# Ur-quattro's potential



## Ermegerd (Aug 5, 2013)

Hello, I'm a novice in the Audi scene and this is my first time posting here on the Audi Lounge. I have a few questions about the Ur-quattro and I have posted a duplicate thread in the Ur-quattro/Sport Quattro forum; so shall we?

How much power can the stock drivetrain of a ur-quattro handle? And being that the tech is very old, is it even worth investing to race against cars such as a GT-R. These are serious questions...

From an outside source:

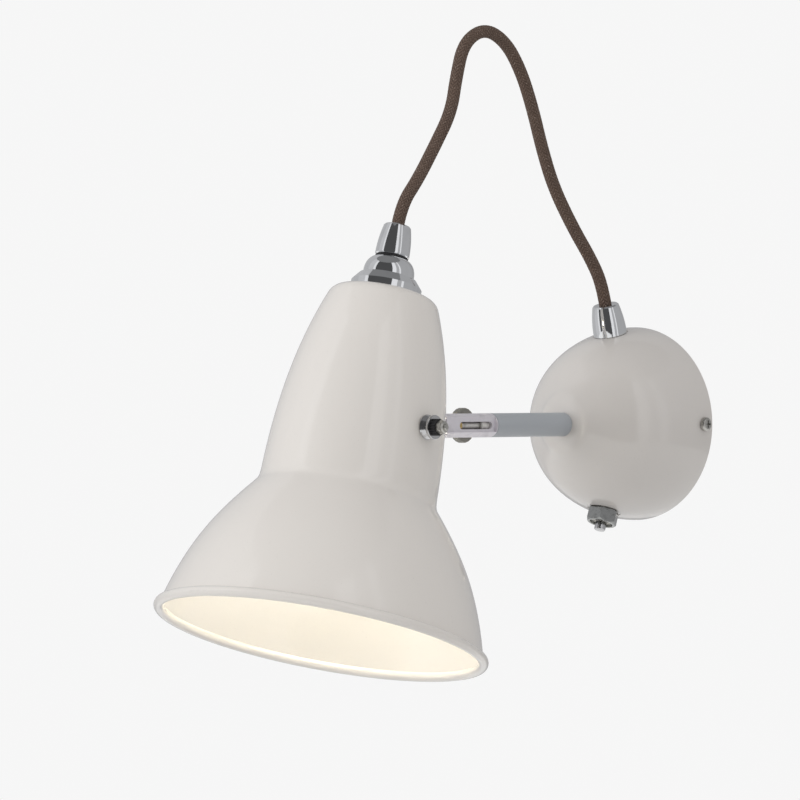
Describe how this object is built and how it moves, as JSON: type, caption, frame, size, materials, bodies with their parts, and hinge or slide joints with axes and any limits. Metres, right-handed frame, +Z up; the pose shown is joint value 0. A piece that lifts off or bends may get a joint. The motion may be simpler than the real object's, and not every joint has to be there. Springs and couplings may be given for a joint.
{
  "type": "wall lamp",
  "caption": "Wall lamp: domed wall box, short round arm, bell shade that swivels on the arm and tilts on side pivots, fabric flex looping from box to shade.",
  "frame": {"origin": "centre of the wall box's back face, on the wall", "axes": "+Y into the wall, along the arm's axis; +Z up; +X to the right seen from the room"},
  "size_m": [0.1522, 0.303, 0.2989],
  "materials": {
    "shade_paint": "gloss warm white paint",
    "box_paint": "gloss warm white paint",
    "arm_finish": "satin grey finish",
    "head_finish": "satin turned and milled",
    "chrome": "polished",
    "bright_steel": "zinc or nickel plated",
    "brass": "plain",
    "black_rubber": "matt black",
    "holder_plastic": "moulded",
    "bulb_glass": "opal, lit",
    "flex_braid": "dark brown braid with fine pale flecks"
  },
  "bodies": {
    "wall_box": {"wall_box_cover": "box_paint", "wall_plate": "bright_steel", "cover_screws": "bright_steel", "terminal_block": "holder_plastic", "terminal_screws": "bright_steel", "earth_screw": "bright_steel", "arm_tube": "arm_finish", "arm_stud": "bright_steel", "arm_washer": "bright_steel", "arm_nut": "bright_steel", "swivel_head": "head_finish", "swivel_bush": "brass", "box_cord_grip": "chrome", "box_grip_nipple": "brass", "box_grip_nut": "brass", "switch_bezel_nut": "chrome", "switch_body": "holder_plastic", "flex_wall_run": "flex_braid"},
    "fork": {"fork": "bright_steel", "swivel_shank": "bright_steel", "swivel_washer": "bright_steel", "swivel_nut": "bright_steel", "pivot_bolts": "bright_steel", "pivot_spacers": "bright_steel", "ring_washers": "chrome", "friction_bush": "black_rubber", "friction_discs": "black_rubber", "lock_nuts": "bright_steel", "flex_shade_run": "flex_braid"},
    "shade": {"shade": "shade_paint", "cup_washers": "chrome", "gallery_collar": "chrome", "gallery_cap": "chrome", "grip_seal": "black_rubber", "shade_cord_grip": "chrome", "holder_nipple": "brass", "holder_ring": "holder_plastic", "lampholder": "holder_plastic", "centre_contact": "brass", "bulb_cap": "brass", "bulb_glass": "bulb_glass"},
    "clamp_knob": {"clamp_knob": "bright_steel"},
    "switch_button": {"switch_button": "chrome"}
  },
  "joints": [
    {"name": "swivel", "type": "hinge", "parent": "wall_box", "child": "fork", "pos_m": [0, -0.14, 0], "axis": [0, 1, 0], "range_deg": [-45, 45], "deforming": ["flex_wall_run"]},
    {"name": "shade_tilt", "type": "hinge", "parent": "fork", "child": "shade", "pos_m": [0, -0.2025, 0], "axis": [-1, 0, 0], "range_deg": [-29, 26], "deforming": ["flex_shade_run"]},
    {"name": "clamp_turn", "type": "hinge", "parent": "wall_box", "child": "clamp_knob", "pos_m": [-0.0068, -0.1208, 0], "axis": [1, 0, 0], "range_deg": [-180, 180]},
    {"name": "switch_press", "type": "slide", "parent": "wall_box", "child": "switch_button", "axis": [0, 0.3584, 0.9336], "range_m": [0, 0.0025], "stiffness_N_per_m": 400, "springref_m": -0.001}
  ]
}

I found this gem through a fellow on vortex and i'm interested. It's a 1983 us spec.


----------



## R5T (Apr 7, 2010)

Is it a 10v or 20v engine.


----------



## Ermegerd (Aug 5, 2013)

R5T said:


> Is it a 10v or 20v engine.


it is a 20v


----------



## R5T (Apr 7, 2010)

400+

http://www.youtube.com/embed/K8GoaQir2W0


----------



## Ermegerd (Aug 5, 2013)

R5T said:


> 400+
> 
> http://www.youtube.com/embed/K8GoaQir2W0


Is the 10V able to make more power because of less reciprocating parts? i wonder if the drivetrain is less efficient to that of thier newer counterparts.; would seems so with fully electronically controlled units.


----------



## Ermegerd (Aug 5, 2013)




----------



## Ermegerd (Aug 5, 2013)

Ill have to correct myself, it is in-fact a 10v motor. Not worthy? Though i'm sure a head change can be done.


----------



## MK1QuaTTRoHaus (Jul 19, 2010)

Ermegerd said:


> Ill have to correct myself, it is in-fact a 10v motor. Not worthy? Though i'm sure a head change can be done.


yes a head change is very common on 10v engines. but also, with enough money I'm sure you could smash a gtr lol. the new European car issue races 034 motorsports Audi 80 against an R8 V10 plus and wins. (drag race)


----------



## Ermegerd (Aug 5, 2013)

MK1QuaTTRoHaus said:


> yes a head change is very common on 10v engines. but also, with enough money I'm sure you could smash a gtr lol. the new European car issue races 034 motorsports Audi 80 against an R8 V10 plus and wins. (drag race)


nice..:beer: I just fell upon this car without searching for it. But the the previous owner says it has been sitting for close to a decade. So I would like to do a project if the potential is there. I'm just hoping the stock drive-train is capable of handling high power outputs.


----------



## MK1QuaTTRoHaus (Jul 19, 2010)

:beer: good luck. I love seeing some one revive an old Audi. let us know how it goes!


----------



## Ermegerd (Aug 5, 2013)

MK1QuaTTRoHaus said:


> :beer: good luck. I love seeing some one revive an old Audi. let us know how it goes!


 seems like it will be a go for a winter project. The drive train and car looks to be in decent condition even after a 10 year sit. The front left a-arm is broken and I would need to source some fenders because of rust. Not sure if GAP has 'em.


----------